How art helps us remember
The Czech author Milan Kundera once said, “The struggle of man against power is the struggle of memory against forgetting”. It’s an apt starting point for Empires of Memory, a new video installation by Owais Husain that explores themes of identity, displacement and memory. Below, the Dubai-based Indian artist discusses the subjective interpretations of memory.
What inspired Empires of Memory?
While conducting a workshop with undergraduate students I discovered that certain historical references were beyond the realm of context for my young audience. History that may have been a tactile experience, or at least was within reach, for my generation seemed out of place. There is always a shortage of bandwidth and only so much that can be sustained in our mental timelines; history needs to make space for more history. This strange circumstance of human limitation is what stirred me to arrive at this video installation.
Tell us more about the use of travelling trunks
Trunks are storehouses of memory and symbols of mobility, though now perhaps more in a classical sense. They fall into a form of architecture, malleable and adaptable. This can be as a collective, such as a wall (flat, folded or undulating), or in singularity with multiple veneers of reflective mirrors or impasto (where paint is laid on an area of the surface very thickly). These multiple dimensions offer fertile opportunities for meditations on concepts of displacement, memory and issues of ownership.
Why the use of Native American totem poles?
The totem pole-like structure is almost a silent pillar of embedded babel. With mouths that carry the void of voices, the silent videos clamber upon one another, layer upon layer of narrative without words. It stands tall in its intention to devour space, and yet stationary in respect of absences: absence of sound, voice and ideas of a homeland.

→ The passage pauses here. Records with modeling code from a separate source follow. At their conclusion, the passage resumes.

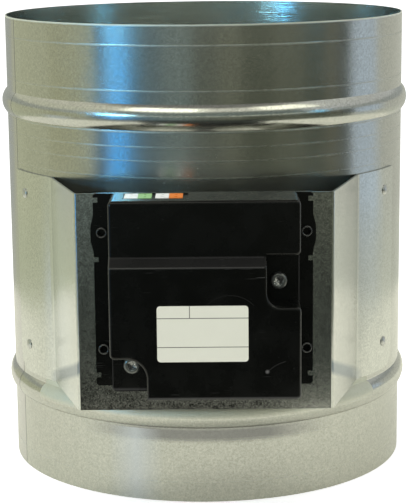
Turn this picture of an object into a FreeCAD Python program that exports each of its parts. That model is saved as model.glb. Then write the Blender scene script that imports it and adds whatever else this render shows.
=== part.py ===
import FreeCAD, Part
import math
import os
import re

import Sketcher
from FreeCAD import Placement, Rotation, Vector

# Round duct damper with a motor housing on a folded bracket. Millimetres, +Z up along the duct,
# origin at the centre of the lower rim, motor housing on the -Y side. "Depth" is the distance
# from the duct axis towards -Y, so a larger depth is nearer to the front.

os.makedirs("parts", exist_ok=True)
document = FreeCAD.newDocument("RoundDuctDamper")
sheet = document.addObject("Spreadsheet::Sheet", "Sizes")

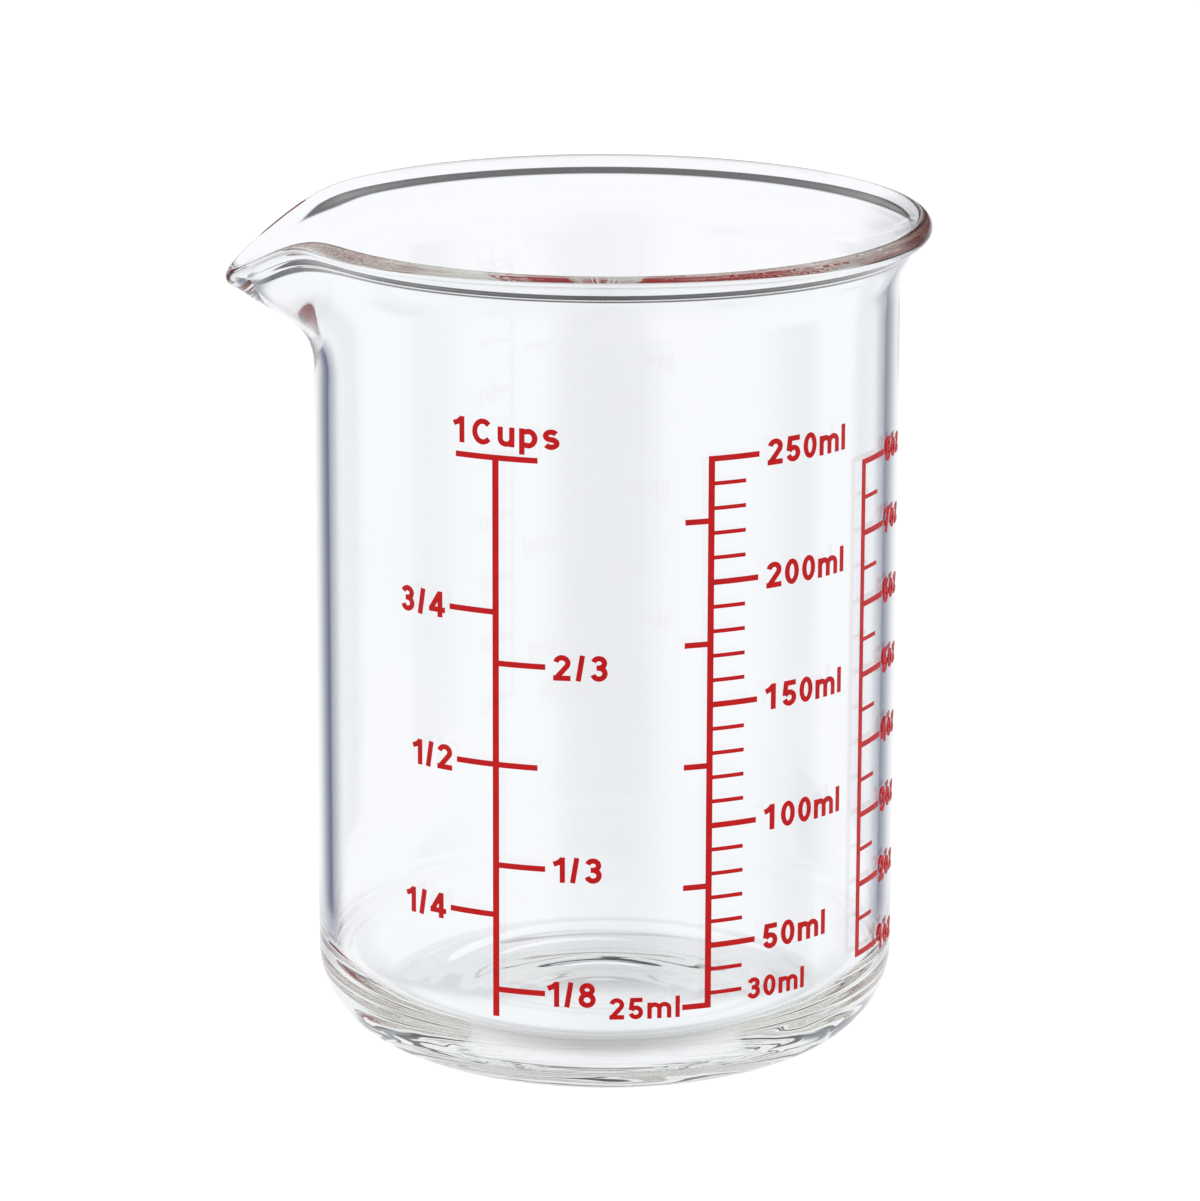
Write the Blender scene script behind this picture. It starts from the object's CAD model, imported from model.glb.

What are you reminding us about how we think about history and memory?
It’s perhaps ambitious to believe you can change human perception. However, upon meditation of self-truth and its synthesis, you might aspire to offer an alternative perspective. History is seductive, with innumerable combinations of perspective, and memory is a product of a certain repetition. Recognising the element of time in a medium such as film lends a fresh voice. It moves between multiple points fluidly, and thereby outlines the narrative of history and memory.
What resonance does this have on our world today?
We are engulfed in curating history as individual circumstances, which is like a line drawn in sand – fickle and easily manipulated. Perhaps all this is just about surviving. Surviving in the age of forgetting.
What power structures were you thinking about?
This is a universal issue of displacement; the loss and desire to control beyond our limits. There is little which is not an extension or a product of global tribulations. We occupy a world of helpless apathy with a thick air of complacency. In the age of forgetting, we all wish to celebrate an alternative.
How do the different places you have lived inspire your work?
There is tremendous opportunity to seek context within my work against variable landscapes and cultures. After a certain point, the channel of travel continues to sharpen perspective. I am a poor tourist. The people and dynamics of a city or a place are far more interesting than the monuments.
What do you want the viewer to learn?
As I mentioned earlier, there is little to learn from art as much as there is far more to experience. It mostly depends on the aptitude of the viewer. The appetite and taste buds at that moment all come into play. The seven-channelled video installation, with its architectural structure and visual drama, is motionless in its physicality. But the images on the screens are breathing still-lives. Together it represents a languid opera of memory and forgetting stretched through time.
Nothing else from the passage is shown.